◆ Information supplied
%%
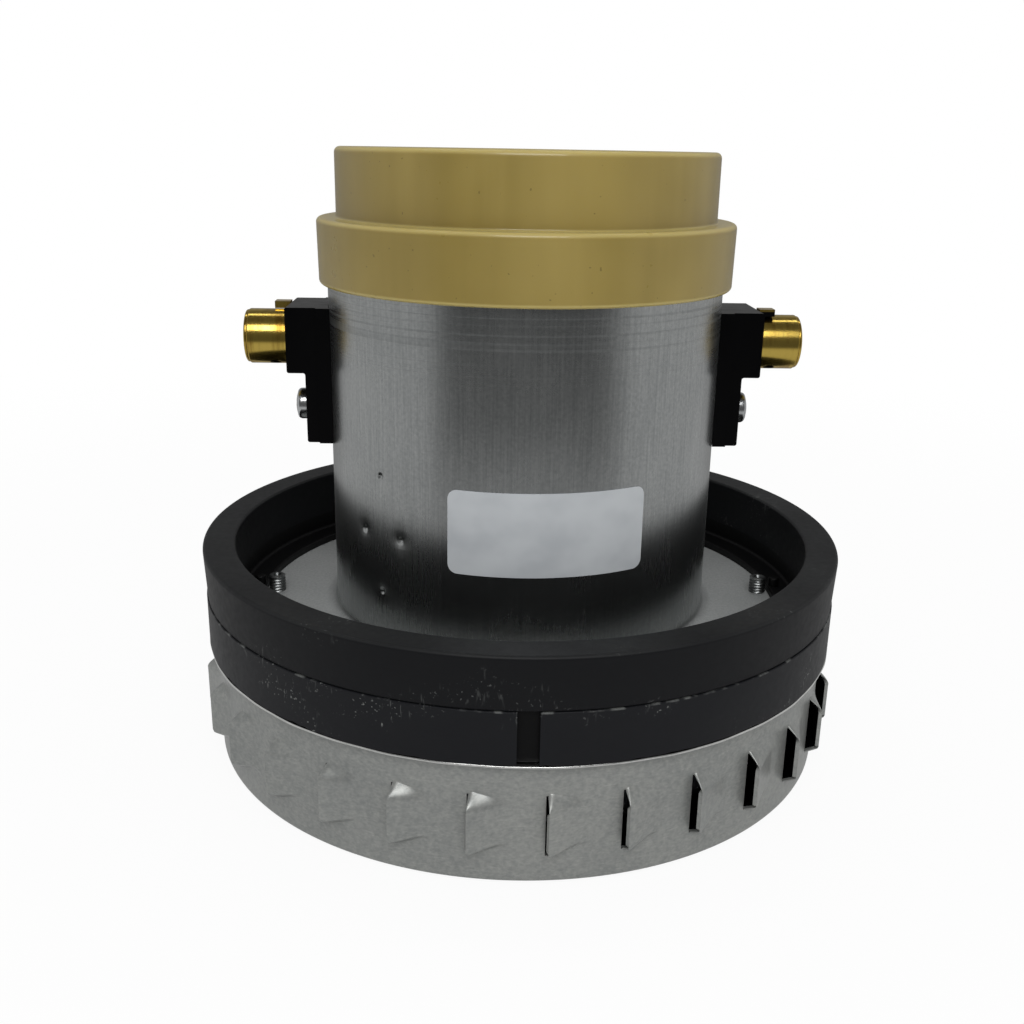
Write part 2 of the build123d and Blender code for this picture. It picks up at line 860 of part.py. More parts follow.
def lower_nut():
    """Nut below the impeller."""
    low = impeller_disc_low - lower_washer_thickness - lower_nut_height
    return hexagon_nut(lower_nut_flats, lower_nut_height, lower_stud_radius, low)


def cooling_fan():
    """Moulded fan: hub, back disc and blades that trail its turning."""
    hub = ring(fan_hub_radius, journal_radius, fan_disc_low, fan_hub_top)
    sleeve = ring(fan_sleeve_radius, journal_radius, upper_bearing_top, fan_disc_low)
    disc = ring(fan_radius, journal_radius, fan_disc_low, fan_disc_top)
    blade_end = fan_radius - fan_blade_sheet
    plan = curved_vane(
        fan_blade_root, blade_end, fan_blade_sweep_angle, fan_blade_bow, fan_blade_sheet
    )
    blade_foot = (fan_disc_low + fan_disc_top) / 2
    blade = Pos(0, 0, blade_foot) * extrude(plan, fan_blade_top - blade_foot)
    return disc + hub + sleeve + [place * blade for place in around(fan_blade_count)]


def upper_washer():
    """Plain washer on the cooling fan's hub."""
    top = fan_hub_top + upper_washer_thickness
    return ring(upper_washer_radius, upper_stud_radius, fan_hub_top, top)


def upper_nut():
    """Nut above the cooling fan."""
    low = fan_hub_top + upper_washer_thickness
    return hexagon_nut(upper_nut_flats, upper_nut_height, upper_stud_radius, low)


def brush_holder():
    """Black moulding on the can: block, leg, boss through the can and lug."""
    inside = can_radius - overrun
    body = block(
        (inside, -holder_width / 2, holder_foot),
        (holder_leg_face, holder_width / 2, holder_top),
    )
    body = body + block(
        (inside, -holder_width / 2, holder_block_foot),
        (holder_block_face, holder_width / 2, holder_top),
    )
    edges = body.edges().filter_by(Axis.Y).filter_by(lambda edge: edge.center().X > can_radius)
    body = fillet(edges, holder_edge)
    body = body + block(
        (inside, -holder_flange_width / 2, holder_foot),
        (holder_flange_face, holder_flange_width / 2, holder_top),
    )
    body = body - ring(can_radius + seat_gap, 0, holder_foot - overrun, holder_top + overrun)
    body = body + block(
        (holder_block_face - overrun, lug_near, lug_low),
        (holder_block_face + lug_reach, lug_far, lug_top),
    )
    body = body + rod_x(holder_boss_radius, holder_boss_end, holder_leg_face, brush_height)
    bore = tube_radius + seat_gap
    body = body - rod_x(bore, holder_boss_end - overrun, tube_end, brush_height)
    screw_hole = holder_screw_radius + seat_gap
    return body - rod_x(screw_hole, inside, holder_leg_face + overrun, holder_screw_height)


def brush_tube():
    """Round brass guide with a square-cornered bore and a small side hole."""
    outer = rod_x(tube_radius, tube_inner_end, tube_end, brush_height)
    rim = outer.edges().filter_by(GeomType.CIRCLE).sort_by(Axis.X)[-1]
    outer = fillet(rim, tube_rim)
    half_thickness = brush_thickness / 2 + brush_play
    half_depth = brush_depth / 2 + brush_play
    bore = block(
        (tube_inner_end - overrun, -half_thickness, brush_height - half_depth),
        (tube_end + overrun, half_thickness, brush_height + half_depth),
    )
    drill = Rot(tube_side_hole_angle - 180, 0, 0) * extrude(
        Circle(tube_side_hole_radius), tube_radius + overrun
    )
    return outer - bore - Pos(tube_side_hole_place, 0, brush_height) * drill


def brush_cap():
    """End cap of the brush tube: a rim over the end and a plug in the bore."""
    rim = rod_x(tube_radius - tube_rim, tube_end, tube_end + cap_rim, brush_height)
    rim = fillet(rim.edges().filter_by(GeomType.CIRCLE).sort_by(Axis.X)[-1], cap_edge)
    half_thickness = brush_thickness / 2 - brush_play
    half_depth = brush_depth / 2 - brush_play
    plug = block(
        (cap_plug_end, -half_thickness, brush_height - half_depth),
        (tube_end, half_thickness, brush_height + half_depth),
    )
    return rim + plug


def carbon_brush():
    """Carbon brush with a face hollowed to the commutator's radius."""
    body = block(
        (brush_face - overrun, -brush_thickness / 2, brush_height - brush_depth / 2),
        (brush_tail, brush_thickness / 2, brush_height + brush_depth / 2),
    )
    low = brush_height - brush_depth
    high = brush_height + brush_depth
    return body - ring(brush_face, 0, low, high)


def brush_spring():
    """Coil spring between the brush's tail and the cap's plug."""
    start = brush_tail + spring_wire_radius + seat_gap
    end = cap_plug_end - spring_wire_radius - seat_gap
    pitch = (end - start) / spring_turn_count
    coil = Helix(pitch, end - start, spring_coil_radius)
    section = Plane(origin=coil @ 0, z_dir=coil % 0) * Circle(spring_wire_radius)
    wire = sweep(section, path=coil)
    return Pos(start, 0, brush_height) * Rot(0, 90, 0) * wire


def terminal():
    """Brass angle that lies on the lug's top and down one of its sides."""
    face = holder_block_face + lug_reach
    top = block(
        (holder_block_face, lug_near, lug_top),
        (face, lug_far + terminal_sheet, lug_top + terminal_sheet),
    )
    side = block((holder_block_face, lug_far, lug_low), (face, lug_far + terminal_sheet, lug_top))
    return top + side


def holder_screw():
    """Pan-head screw through the holder's leg into the can."""
    head_end = holder_leg_face + holder_screw_head_height
    shank = rod_x(holder_screw_radius, holder_screw_end, holder_leg_face, holder_screw_height)
    head = rod_x(holder_screw_head_radius, holder_leg_face, head_end, holder_screw_height)
    rim = head.edges().filter_by(GeomType.CIRCLE).sort_by(Axis.X)[-1]
    head = fillet(rim, head_edge)
    reach = holder_screw_head_radius + overrun
    slot = block(
        (head_end - holder_screw_slot, -holder_screw_slot / 2, holder_screw_height - reach),
        (head_end + overrun, holder_screw_slot / 2, holder_screw_height + reach),
    )
    return shank + (head - slot)


def flange_screw():
    """Screw from below through the lower bracket, its end proud of the plate."""
    head_top = plate_foot - lower_bracket_sheet
    head_foot = head_top - flange_screw_head_height
    end = plate_height + flange_screw_proud
    screw = turned(
        (0, head_foot),
        (flange_screw_head_radius, head_foot, head_edge),
        (flange_screw_head_radius, head_top),
        (flange_screw_radius, head_top),
        (flange_screw_radius, end),
        (flange_screw_dimple, end),
        (0, end - flange_screw_dimple),
    )
    return Pos(flange_screw_circle, 0, 0) * screw


def group(solids):
    """Separate solids kept together in one node."""
    return Compound(children=[solid.solids()[0] for solid in solids])


def mirrored(shape, side):
    """The shape as built on the +X side, or its mirror image on the -X side."""
    return shape if side == "right" else mirror(shape, Plane.YZ)


def half_turned(shape, side):
    """The shape as built on the +X side, or turned half round for the -X side."""
    return shape if side == "right" else Rot(0, 0, 180) * shape


nodes = {
    "turbine_housing": turbine_housing(),
    "motor_can": motor_can(),
    "rubber_ring": rubber_ring(),
    "rubber_band": rubber_band(),
    "lower_bracket": lower_bracket(),
    "upper_bracket": upper_bracket(),
    "wave_washer": wave_washer(),
    "fan_cover": fan_cover(),
    "stator_core": stator_core(),
    "field_coil_rear": field_coil(),
    "field_coil_front": mirror(field_coil(), Plane.XZ),
    "flange_screws": group([place * flange_screw() for place in around(flange_screw_count)]),
    "holder_screws": group([holder_screw(), mirror(holder_screw(), Plane.YZ)]),
    "shaft": shaft(),
    "armature_core": armature_core(),
    "armature_winding": armature_winding(),
    "commutator_bars": commutator_bars(),
    "commutator_hub": commutator_hub(),
    "impeller_disc": impeller_disc(),
    "impeller_vanes": impeller_vanes(),
    "impeller_shroud": impeller_shroud(),
    "spacer_sleeve": spacer_sleeve(),
    "lower_washer": lower_washer(),
    "lower_nut": lower_nut(),
    "cooling_fan": cooling_fan(),
    "upper_washer": upper_washer(),
    "upper_nut": upper_nut(),
}

for name, foot in (("lower", lower_bearing_foot), ("upper", upper_bearing_foot)):
    nodes[name + "_bearing_outer"] = bearing_outer(foot)
    nodes[name + "_bearing_inner"] = bearing_inner(foot)
    nodes[name + "_bearing_balls"] = bearing_balls(foot)

for side in ("left", "right"):
    nodes["brush_holder_" + side] = half_turned(brush_holder(), side)
    nodes["brush_tube_" + side] = mirrored(brush_tube(), side)
    nodes["brush_cap_" + side] = mirrored(brush_cap(), side)
    nodes["carbon_brush_" + side] = mirrored(carbon_brush(), side)
    nodes["brush_spring_" + side] = mirrored(brush_spring(), side)
    nodes["terminal_" + side] = half_turned(terminal(), side)

os.makedirs("parts", exist_ok=True)
for name, shape in nodes.items():
    export_step(shape, f"parts/{name}.step")
    print(name, len(shape.solids()))
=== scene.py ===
"""Looks of the vacuum motor unit: finer surfaces, finishes, studio and camera.

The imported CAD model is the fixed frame. Sizes here are in millimetres in that
frame and become metres when a mesh is made. Angles are in degrees, measured
about the motor axis from +X.
"""

import json
import logging
import math
from dataclasses import dataclass
from enum import Enum
from typing import Any

import bpy
import numpy as np
from mathutils import Matrix


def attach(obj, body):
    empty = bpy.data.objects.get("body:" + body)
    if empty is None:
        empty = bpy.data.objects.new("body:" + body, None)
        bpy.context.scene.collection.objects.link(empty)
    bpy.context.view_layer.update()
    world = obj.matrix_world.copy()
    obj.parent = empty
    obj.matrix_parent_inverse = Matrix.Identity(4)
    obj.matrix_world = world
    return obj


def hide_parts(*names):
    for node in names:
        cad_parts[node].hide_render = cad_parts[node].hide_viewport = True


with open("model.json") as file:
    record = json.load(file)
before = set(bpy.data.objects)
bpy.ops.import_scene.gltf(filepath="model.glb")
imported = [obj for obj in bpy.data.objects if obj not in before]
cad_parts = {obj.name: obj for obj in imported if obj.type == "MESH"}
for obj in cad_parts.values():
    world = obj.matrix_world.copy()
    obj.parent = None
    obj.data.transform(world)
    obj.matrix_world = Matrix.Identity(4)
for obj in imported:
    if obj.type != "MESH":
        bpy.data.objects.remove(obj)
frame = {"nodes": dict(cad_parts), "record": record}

LOG = logging.getLogger("vacuum_motor")
MM = 0.001
WELD_STEPS = 2000  # in a millimetre; points in the same step are one point
HOLD_SHARE = 0.25  # of a rounding, between an arc's end and the point that holds the flat
Triple = tuple[float, float, float]
Colour = tuple[float, float, float, float]


def rounded_outline(corners: list[Triple], closed: bool = True, steps: int = 6) -> np.ndarray:
    """Outline with a circular arc at each corner.

    The arc touches both sides at radius / tan(half the corner's angle) from the
    corner, and its points turn evenly about the centre on the corner's bisector.
    A point just outside each arc keeps the flat sides flat under smooth shading.

    Args:
        corners: (radius, height, rounding) of each corner, in order.
        closed: True if the last corner joins the first.
        steps: spans of each arc.

    Returns:
        Points of the outline, one row each.
    """
    places = np.array([corner[:2] for corner in corners], float)
    pieces: list[np.ndarray] = []
    last = len(corners) - 1
    for index, (place, corner) in enumerate(zip(places, corners)):
        size = corner[2]
        if size <= 0 or (not closed and index in (0, last)):
            pieces.append(place[None, :])
            continue
        before = places[index - 1] - place
        after = places[(index + 1) % len(places)] - place
        before /= np.linalg.norm(before)
        after /= np.linalg.norm(after)
        angle = math.acos(float(np.clip(before @ after, -1, 1)))
        reach = size / math.tan(angle / 2)
        middle = before + after
        centre = place + middle / np.linalg.norm(middle) * size / math.sin(angle / 2)
        first = place + before * reach - centre
        second = place + after * reach - centre
        turn = math.pi - angle
        share = np.linspace(0, 1, steps + 1)[:, None]
        arc = (np.sin((1 - share) * turn) * first + np.sin(share * turn) * second) / math.sin(turn)
        hold = HOLD_SHARE * size
        pieces.append((place + before * (reach + hold))[None, :])
        pieces.append(centre + arc)
        pieces.append((place + after * (reach + hold))[None, :])
    return np.concatenate(pieces)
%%
◆ Aim
Return exactly the lines above from the line that has "for name, foot" through the line that has "bpy.context.view_layer.update()", inclusive, and nothing else.

◆ Task response
for name, foot in (("lower", lower_bearing_foot), ("upper", upper_bearing_foot)):
    nodes[name + "_bearing_outer"] = bearing_outer(foot)
    nodes[name + "_bearing_inner"] = bearing_inner(foot)
    nodes[name + "_bearing_balls"] = bearing_balls(foot)

for side in ("left", "right"):
    nodes["brush_holder_" + side] = half_turned(brush_holder(), side)
    nodes["brush_tube_" + side] = mirrored(brush_tube(), side)
    nodes["brush_cap_" + side] = mirrored(brush_cap(), side)
    nodes["carbon_brush_" + side] = mirrored(carbon_brush(), side)
    nodes["brush_spring_" + side] = mirrored(brush_spring(), side)
    nodes["terminal_" + side] = half_turned(terminal(), side)

os.makedirs("parts", exist_ok=True)
for name, shape in nodes.items():
    export_step(shape, f"parts/{name}.step")
    print(name, len(shape.solids()))
=== scene.py ===
"""Looks of the vacuum motor unit: finer surfaces, finishes, studio and camera.

The imported CAD model is the fixed frame. Sizes here are in millimetres in that
frame and become metres when a mesh is made. Angles are in degrees, measured
about the motor axis from +X.
"""

import json
import logging
import math
from dataclasses import dataclass
from enum import Enum
from typing import Any

import bpy
import numpy as np
from mathutils import Matrix


def attach(obj, body):
    empty = bpy.data.objects.get("body:" + body)
    if empty is None:
        empty = bpy.data.objects.new("body:" + body, None)
        bpy.context.scene.collection.objects.link(empty)
    bpy.context.view_layer.update()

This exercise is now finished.